Privacy and the right to sue

One of the issues being looked at by the Australian Law Reform Commission/NSW Law Reform Commission review of privacy laws, is the desirability of introducing a statutory right to sue for a breach of privacy.

This article in the media section of The Australian "Privacy law to hit press freedom" seems a bit premature, and to my mind a bit precious.

It sounds as if the NSW Law Reform Commission which has prime carriage of this part of the review will make a positive recommendation. At this stage however virtually no information has been made available. To say that simply introducing such a right will "limit free speech" is a bit rich at this stage.

Any course of action should ensure that those in public life have less rights to privacy than the rest of us, but that doesn't mean the media have a right to barge in the bedroom or anywhere else.

Journalists after all currently claim to adhere to a code of conduct. Point 11 says "Respect private grief and personal privacy.
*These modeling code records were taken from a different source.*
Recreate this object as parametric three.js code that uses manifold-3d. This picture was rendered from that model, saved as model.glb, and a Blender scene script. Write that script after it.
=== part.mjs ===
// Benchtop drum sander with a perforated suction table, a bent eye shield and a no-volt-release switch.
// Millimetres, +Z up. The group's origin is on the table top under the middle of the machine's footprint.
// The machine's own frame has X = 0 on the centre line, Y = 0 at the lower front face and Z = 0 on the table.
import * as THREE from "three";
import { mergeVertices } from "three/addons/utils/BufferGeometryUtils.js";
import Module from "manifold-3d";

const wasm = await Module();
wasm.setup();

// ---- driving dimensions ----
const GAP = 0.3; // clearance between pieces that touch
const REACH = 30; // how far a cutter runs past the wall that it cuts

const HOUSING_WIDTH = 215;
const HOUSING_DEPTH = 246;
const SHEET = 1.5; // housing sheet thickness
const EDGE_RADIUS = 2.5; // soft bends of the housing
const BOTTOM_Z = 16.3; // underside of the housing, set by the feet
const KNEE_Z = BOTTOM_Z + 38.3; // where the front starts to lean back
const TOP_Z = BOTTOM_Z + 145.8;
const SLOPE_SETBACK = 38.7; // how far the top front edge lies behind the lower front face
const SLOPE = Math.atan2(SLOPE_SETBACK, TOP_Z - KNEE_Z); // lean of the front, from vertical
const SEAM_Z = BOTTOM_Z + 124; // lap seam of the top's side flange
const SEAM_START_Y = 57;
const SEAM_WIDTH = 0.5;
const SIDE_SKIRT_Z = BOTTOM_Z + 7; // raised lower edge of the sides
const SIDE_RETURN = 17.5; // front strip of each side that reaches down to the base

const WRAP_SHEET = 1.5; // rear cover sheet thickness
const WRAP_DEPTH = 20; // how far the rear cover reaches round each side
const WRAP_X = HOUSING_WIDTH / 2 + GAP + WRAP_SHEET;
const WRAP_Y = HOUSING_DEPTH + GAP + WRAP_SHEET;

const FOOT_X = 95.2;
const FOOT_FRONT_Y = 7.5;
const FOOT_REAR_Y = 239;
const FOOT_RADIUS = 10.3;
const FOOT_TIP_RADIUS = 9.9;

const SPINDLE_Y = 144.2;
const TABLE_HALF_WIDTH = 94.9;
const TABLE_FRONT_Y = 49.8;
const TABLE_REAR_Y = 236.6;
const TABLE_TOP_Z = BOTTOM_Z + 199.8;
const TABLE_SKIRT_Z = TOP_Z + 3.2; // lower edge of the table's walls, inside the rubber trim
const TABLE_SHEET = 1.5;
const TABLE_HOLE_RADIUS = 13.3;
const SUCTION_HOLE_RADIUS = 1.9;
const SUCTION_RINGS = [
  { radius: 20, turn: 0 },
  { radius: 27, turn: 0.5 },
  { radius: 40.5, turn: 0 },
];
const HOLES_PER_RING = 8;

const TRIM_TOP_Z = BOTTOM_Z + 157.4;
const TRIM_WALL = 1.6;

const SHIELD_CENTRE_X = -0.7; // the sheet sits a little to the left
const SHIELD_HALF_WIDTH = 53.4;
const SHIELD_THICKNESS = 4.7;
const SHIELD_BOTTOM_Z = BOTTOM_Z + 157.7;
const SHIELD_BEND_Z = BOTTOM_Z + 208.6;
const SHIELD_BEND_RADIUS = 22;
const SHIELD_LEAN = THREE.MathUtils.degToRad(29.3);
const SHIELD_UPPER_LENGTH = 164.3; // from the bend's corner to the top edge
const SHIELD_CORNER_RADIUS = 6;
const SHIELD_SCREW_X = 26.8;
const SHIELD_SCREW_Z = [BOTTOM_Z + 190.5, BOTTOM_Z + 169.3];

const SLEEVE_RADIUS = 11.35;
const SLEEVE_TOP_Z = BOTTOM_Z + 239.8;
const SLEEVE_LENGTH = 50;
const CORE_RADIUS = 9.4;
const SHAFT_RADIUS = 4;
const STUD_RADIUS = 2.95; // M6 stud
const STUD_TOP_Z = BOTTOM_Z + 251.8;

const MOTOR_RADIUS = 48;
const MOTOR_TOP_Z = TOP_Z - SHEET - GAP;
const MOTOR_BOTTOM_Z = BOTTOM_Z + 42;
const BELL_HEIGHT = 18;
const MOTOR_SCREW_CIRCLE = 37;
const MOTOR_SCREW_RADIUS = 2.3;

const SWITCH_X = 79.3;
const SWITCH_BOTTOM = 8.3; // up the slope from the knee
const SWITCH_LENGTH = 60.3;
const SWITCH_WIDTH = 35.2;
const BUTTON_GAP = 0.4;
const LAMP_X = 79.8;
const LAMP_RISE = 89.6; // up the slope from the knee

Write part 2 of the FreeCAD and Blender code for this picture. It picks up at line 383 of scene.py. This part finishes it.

Journalists have the right to resist compulsion to intrude".

Giving some definition to "personal privacy" and backing it up with a right to take action in certain circumstances doesn't seem to be a bad idea.

NSW privacy laws have included a statutory right to damages up to $40,000 where the Administrative Decisions Tribunal finds a public sector agency in breach of a privacy principle and the person affected can demonstrate loss or damage as a result. There have been only a handful of cases where an award of a few thousand dollars have been made since 2001.